飲食店を開業する際には、ほとんどの方は居抜き物件を探すからです。物件を借りる際、スケルトンの状態で借りれば自由に厨房面積と客席面積の比率を調整できますが、ほとんどの物件は居抜きになるかと思いますし、居抜きの方が工事費を抑えられるので、借りる方も居抜きを好む傾向にあります。厨房面積を広くとるために、わざわざ居抜き物件を一度スケルトンに戻す方は稀でしょうし、居抜きとスケルトンが同じ賃料で貸し出していたら、ほとんどの方は工事費を抑えられる居抜き物件を選ぶはずです。
居抜きの場合には、ある程度厨房区画がそのまま残った状態で始まりますし、スケルトンでも区画全体の形状は決まっているので、完全に自由に厨房面積と客席面積の比率を調整することはできません。
新築で建物を建てれば両者の比率を自由に調整できますが、新築費用、駐車場、土地の取得費用などを全てあわせると初期費用で1億円はくだらないので、ほとんど場合は、新築は物件対象から外れるかと思います。
厨房面積の決め方
結論から言うと、厨房面積やレイアウトを決めるときは、設計者(デザイナー)、経営者だけでなく、実際に厨房を使う料理人も含めて打ち合わせを行ってください。
今回は厨房面積の細かい設定方法の説明は省きますが、これはぜひ行ってほしいと思います。
なぜかというと、経営者は基本的にはどれだけ客席数を確保できるかについて最も強い関心をもっています。これは経営者マインドとしてはとても重要ですが、しばしば実際に厨房に立つ料理人にとって仕事がしづらい環境をつくってしまいます。
設計者(デザイナー)、経営者の中で、最も立場が上なのは誰でしょうか?もちろん経営者です。設計者(デザイナー)にとって施主様のいうことは絶対です。この2者のみで打ち合わせを行ってしまうと、設計者(デザイナー)は施主様の要望を実現するために様々なことを犠牲にしつつ調整して飲食店全体の計画を考えます。それだとまず犠牲になるのは「厨房面積」です。なので、厨房計画に関する打ち合わせをするときは、料理人を交えて進めた方が結果として経営効率の高い飲食店がつくれます。
どれくらいの厨房面積が必要なのか?
ここまで引っ張ってきましたが、どれくらいの厨房面積が必要なのでしょうか?
実際には、すべての業態においてどれくらいの面積が必要かというのは一概にはいえません。

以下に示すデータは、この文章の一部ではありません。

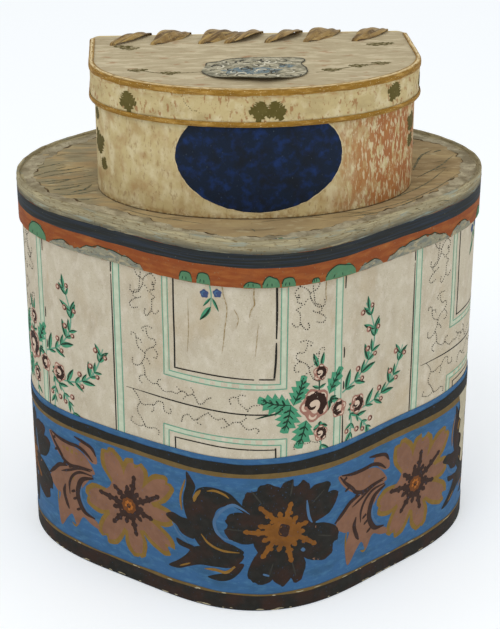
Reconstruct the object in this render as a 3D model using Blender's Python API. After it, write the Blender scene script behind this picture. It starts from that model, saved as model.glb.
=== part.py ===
"""Two stacked pasteboard hat boxes.

The large one is a rounded lozenge with a lift-off lid. The small one stands on that lid, is
D-shaped with a straight back, and its own lid is laced to that back with one ribbon.
Sizes are in millimetres, and the meshes are made in metres.
"""

import math

import bmesh
import bpy
from mathutils import Matrix, Vector

MM = 0.001

# Pasteboard, paper and the spaces between them
WALL_BOARD = 2.4  # pasteboard of the large box's wall and bottom
LID_BOARD = 2.0  # pasteboard of the lids' tops and of the small box
RIM_BOARD = 1.7  # the thinner board bent round as a lid's rim
PAPER = 0.4
BINDING = 0.5  # the folded strip over the small lid's edges
GAP = 0.3  # space between pieces that touch

# Large box, over its printed paper
LARGE_WIDTH = 414.0
LARGE_DEPTH = 373.0
LARGE_BULGE = 11.7  # how far front, back and ends bulge, and the diagonals flatten
LARGE_WALL_HEIGHT = 348.3
BORDER_HEIGHT = 152.0
LARGE_RIM_CLEARANCE = 0.6
LARGE_RIM_DROP = 36.0  # how far the rim reaches down over the wall
LARGE_LIP = 3.0  # how far the rim stands above the sunken top
LIP_CHAMFER = 0.8  # on the outer edge of the paper over the lip
LARGE_FOLD = 12.8  # the top paper folded down outside the rim

# Small box, over its paper
SMALL_WIDTH = 276.4
SMALL_FRONT = 94.1  # depth of the rounded front
SMALL_SIDE = 82.3  # depth of the straight sides, with their back corners
SMALL_CORNER = 10.9
SMALL_BACK = (1.8, 42.6)  # middle of the straight back on the large lid
SMALL_WALL_HEIGHT = 108.8
SMALL_RIM_CLEARANCE = 0.4  # between the rim and the scrap that goes up under it
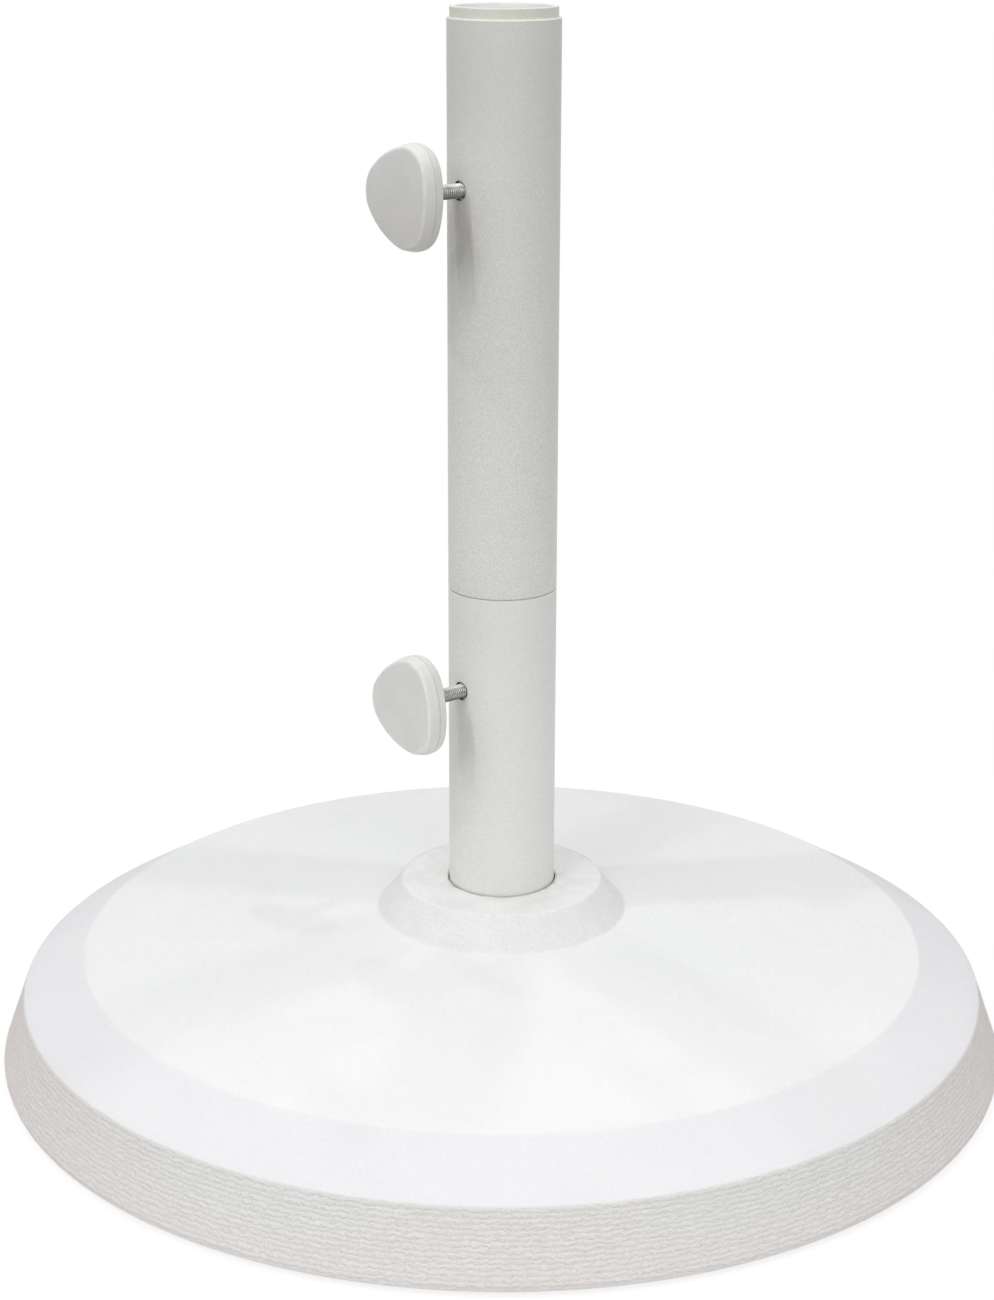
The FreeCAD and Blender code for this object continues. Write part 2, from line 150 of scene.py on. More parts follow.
# Looked at, the floor keeps the shadow near the base and turns plain white further out. To
# the light that it throws back on the base, it is pale near by and dark far away.
floor_reach = 30.0
floor_near = 0.35
shadow_end = 0.9
shadow_share = 0.26
floor_own_white = 0.78
bounce_end = 1.1
near_bounce = 0.80
far_bounce = 0.06
floor_material, add = new_material("studio_floor")
place = add("ShaderNodeTexCoord").outputs["Object"]
away = add("ShaderNodeVectorMath", {0: place}, operation="LENGTH").outputs["Value"]
near = add("ShaderNodeMapRange", {"Value": away, "From Min": floor_near, "From Max": shadow_end,
                                  "To Min": 1.0, "To Max": 0.0}).outputs[0]
bounce = add("ShaderNodeMapRange", {"Value": away, "From Min": floor_near, "From Max": bounce_end,
                                    "To Min": near_bounce, "To Max": far_bounce}).outputs[0]
plain = add("ShaderNodeBsdfDiffuse", {"Color": bounce})
shaded = add("ShaderNodeBsdfDiffuse", {"Color": (shadow_share, shadow_share, shadow_share, 1)})
lit = add("ShaderNodeEmission", {"Color": plain_white, "Strength": floor_own_white})
direct = add("ShaderNodeAddShader", {0: shaded.outputs[0], 1: lit.outputs[0]})
white = add("ShaderNodeEmission", {"Color": plain_white, "Strength": 1.0})
fading = add("ShaderNodeMixShader", {0: near, 1: white.outputs[0], 2: direct.outputs[0]})
mixed = add("ShaderNodeMixShader", {0: seen_directly(add), 1: plain.outputs[0], 2: fading.outputs[0]})
add("ShaderNodeOutputMaterial", {"Surface": mixed.outputs[0]})

floor = bpy.data.objects.new("studio_floor", bpy.data.meshes.new("studio_floor"))
floor.data.from_pydata([(-floor_reach, -floor_reach, 0), (floor_reach, -floor_reach, 0),
                        (floor_reach, floor_reach, 0), (-floor_reach, floor_reach, 0)], [], [(0, 1, 2, 3)])
floor.data.materials.append(floor_material)
scene.collection.objects.link(floor)

# ----------------------------------------------------------------------- concrete plate
# A plate cast upside down in a mould and painted white: a steep rim with the rough weave
# of the mould's lining, a wide bevel, a shallow cone and a trowelled collar round the
# socket that the tube stands in.
foot_r = 0.2885
rim_r = 0.274
rim_z = 0.042
dome_r = 0.239
dome_z = 0.062
collar_foot_r = 0.0715
collar_foot_z = 0.080
collar_top_r = 0.057
collar_top_z = 0.098
socket_r = 0.0303
socket_mouth_r = 0.0306
socket_floor_z = 0.036
bolt_hole_r = 0.007
recess_r = 0.034
recess_z = 0.018
relief_r = 0.236
relief_z = 0.007
underside_z = 0.002
plate_segments = 840
arc_step_degrees = 12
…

出店先の物件の形状や客席配置によって必要な大きさが異なるからです。
飲食店の全体面積に対する厨房の面積比の参考としては、以下のようなパーセンテージが1つの指標となります。
イタリアン・その他 | 25~30% |
ステーキレストラン | 35~40% |
居酒屋 | 18~30% |
和食料理店(うどん・そば含む) | 20~30% |
ビアレストラン | 15~20% |
ファミリーレストラン | 35~45% |
焼肉レストラン | 15~30% |
中華料理(ラーメン含む) | 18~30% |
終わりに
いかがでしたでしょか。
今回は必要な厨房面積について簡単にまとめてみました。
最後までお読みいただきありがとうございました。